How to Use Different Forex Orders in Practice
Entering the Market – Choosing the Right Order Type
- Scalping/News: Market orders for fast execution (with proper risk limits).
- Limit-entry strategies: Limit orders to buy dips or sell bounces.
- Breakout strategies: Use buy/sell stops to ride momentum.
- Uncertain direction: Use OCO to automate entry and avoid missing moves.
Managing Risk with Stop-Loss and OCO Combinations
Pair stops with position sizing. Convert pip risk to dollar risk and limit each trade to a small percentage of equity (commonly 1–2%). OCO ensures you have only one live directional position at a time when trading breakouts.
Exiting Trades Efficiently with Take-Profit and Trailing Stops
Use take-profits to lock calculated targets and trailing stops to capture extended trends. Combining both — take a partial profit at TP1, move the stop to break-even, and trail the rest — is a classic pro tactic.
Common Mistakes Traders Make with Order Execution
Misunderstanding Market vs Pending Orders
Beginners often use market orders when price control is more important, or pending orders when speed matters. Know which edge you need: certainty of fill vs certainty of price.
Overusing Leverage with Improper Stops
High leverage magnifies slippage and margin risk. Tight stops combined with high leverage often lead to repeated stop-outs and account decay.
Ignoring Price Gaps and Slippage
News gaps can skip stops and fill at worse prices. Always check economic calendars and widen stops around high-impact releases or avoid holding trades through them.
Advanced Strategies Using Order Combinations
Pairing Stop-Loss with Take-Profit for Risk/Reward Balance
Design trades with a clear risk-reward ratio (e.g., 1:2). Place stop-loss and take-profit before entry; discipline trumps hope.
Using OCO Orders for Breakout and Range Trading
In range markets, set limit entries at support/resistance with OCO stops on both sides to catch either breakout or mean reversion. For breakout plays, OCO reduces emotional double-entry risk.
Hedging and Scaling with Multiple Orders
Scale into positions using staggered limit orders, and hedge with opposite orders if exposure exceeds planned risk. Use OCO logic to prevent unintended net exposure.
Key Factors That Influence Order Execution
Liquidity and Trading Sessions
Liquidity varies — tightest spreads during London–New York overlap, thinner during Asia. Low liquidity increases slippage; adapt order types and sizes accordingly.
Broker Order Routing and Slippage
Brokers route orders to ECNs, market makers, or internal pools. ECNs often show depth and reduce requotes but may charge commissions; market makers fill internally and may widen spreads. Check your broker’s model.

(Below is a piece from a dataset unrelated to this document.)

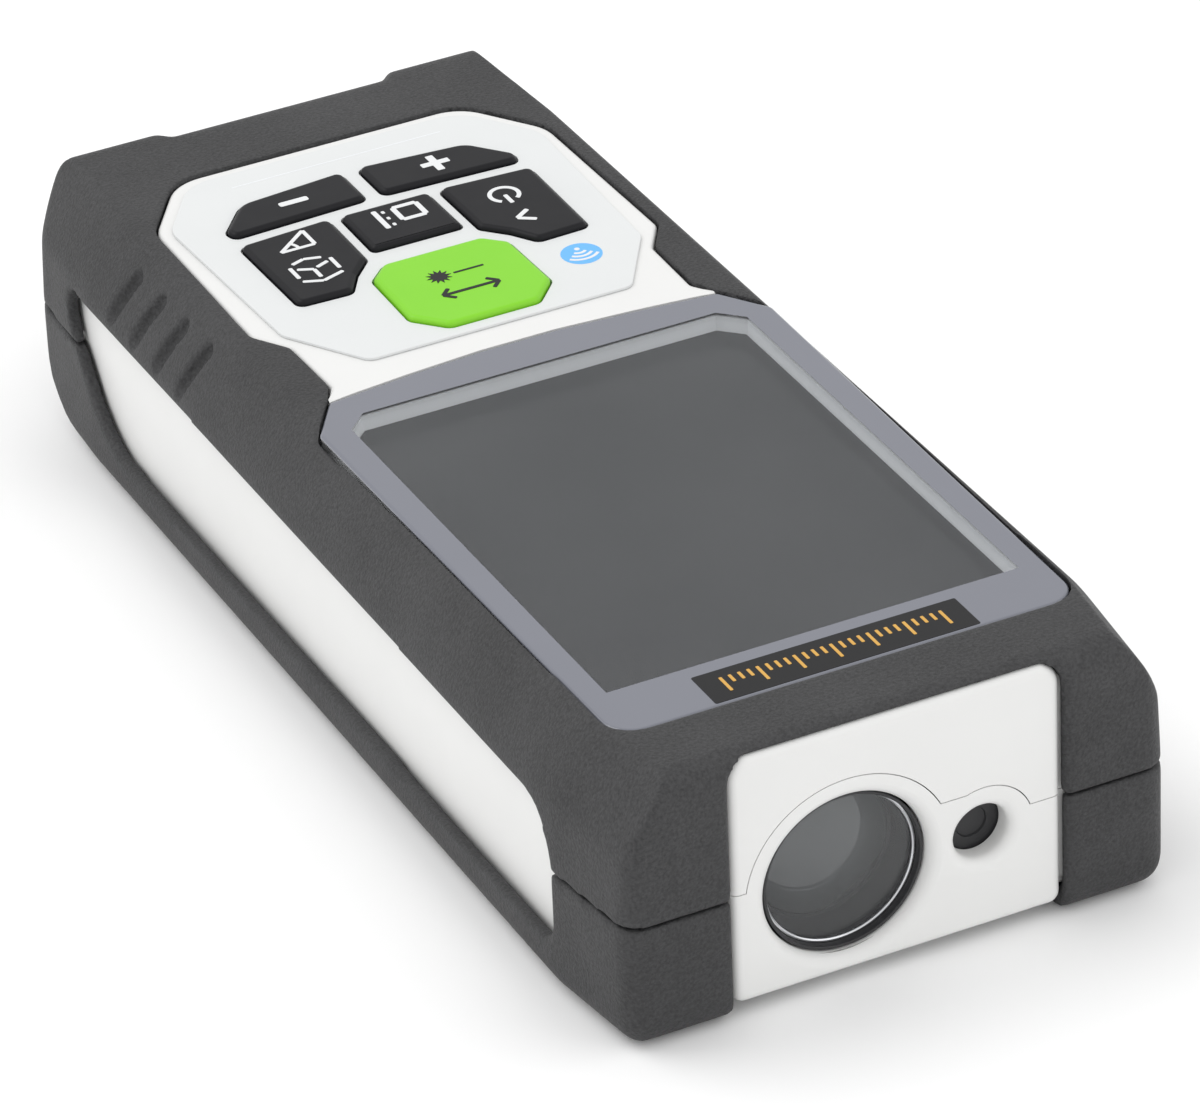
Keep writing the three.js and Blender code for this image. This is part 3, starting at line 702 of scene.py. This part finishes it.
# The lower half's share of the front: it rises round the lens and the laser outlet. The solids' rear ends
# differ a little in depth, to join cleanly.
def seamZone(grow):
    lensX, laserX = lensSpot["x"], laserSpot["x"]
    base = block(-pastX, pastX, -61.5, pastY, below, body["housingSplit"] + grow)
    front = block(-pastX, pastX, -pastY, -61.4, below, body["split"] + grow)
    lensRise = rodY(lensSpot["seam"] + grow, lensX, lensSpot["z"], -pastY, -61.45, 96)
    laserRise = rodY(laserSpot["seam"] + grow, laserX, laserSpot["z"], -pastY, -61.45)
    between = block(lensX, laserX, -pastY, -61.42, -4, 16.1 + grow)
    return combined(base, *joiners(front, lensRise, laserRise, between))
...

The Role of Spreads in Order Costs
Spreads are a hidden cost. A wide spread increases the effective entry price of market orders and reduces the net from limit fills. Account for spread when placing stops near the market.
Bottom Line – Mastering Forex Order Execution
Order types are your toolkit for converting trading ideas into reliable outcomes. Markets don’t read your plan — they execute orders. Choose the order that matches your objective: speed, price certainty, or automation. Combine smart order design with strict risk management, and execution becomes an advantage rather than an annoyance.
Comparison Table: Quick Order Reference
Order Type | Purpose | Best Use Case | Pros | Cons |
Market Order | Immediate execution | Fast breakouts, urgent exits | Speed; fills (if liquid) | Slippage; spread cost |
Limit Order | Price-specific execution | Buy dips / sell rallies | Price control; potential better fills | No execution guarantee |
Stop Order | Trigger market order at price | Entry on breakout; stop-loss | Guarantees execution (post-trigger) | Slippage; triggered during fakeouts |
Stop-Limit | Trigger limit order at stop price | Avoid market fills at bad prices | Avoids extreme fills | May not execute if price gaps |
Trailing Stop | Move stop with price | Lock profits on trend | Automates trailing protection | Too-tight trail can stop you out |
OCO | Place two linked orders | Breakout or bracketed trades | Automates choice; prevents double exposure | Requires correct sizing; complexity |
Frequently Asked Questions
What is the difference between market and limit orders?
A market order fills immediately at best available price (speed over price). A limit order executes only at your specified price or better (price over speed).
How do OCO orders work in forex trading?
OCO links two orders (usually a stop-loss and a take-profit or two entry orders). When one order executes, the other is automatically canceled, preventing overlapping exposure.
Which order type is best for beginners?
Start with limit orders for entries and simple stop-losses for exits. Avoid complex conditional orders until you understand fills and slippage.
Can I avoid slippage with limit or stop orders?
Limit orders can avoid paying worse prices (they won’t execute beyond your limit) but may not fill. Stop orders can limit losses but may still slip if a market gaps.
What’s the safest order type for volatile markets?
No order is inherently “safe.” In volatile markets, consider wider stops, smaller position sizes, and using limit orders for entries to avoid bad fills, plus reduce leverage.

Mastering order types is like learning a language: the better you speak it, the fewer translation errors between plan and execution. Trade the plan, automate the rules (OCO, trailing stops), and respect the market’s execution realities — that’s how edge becomes consistent profit.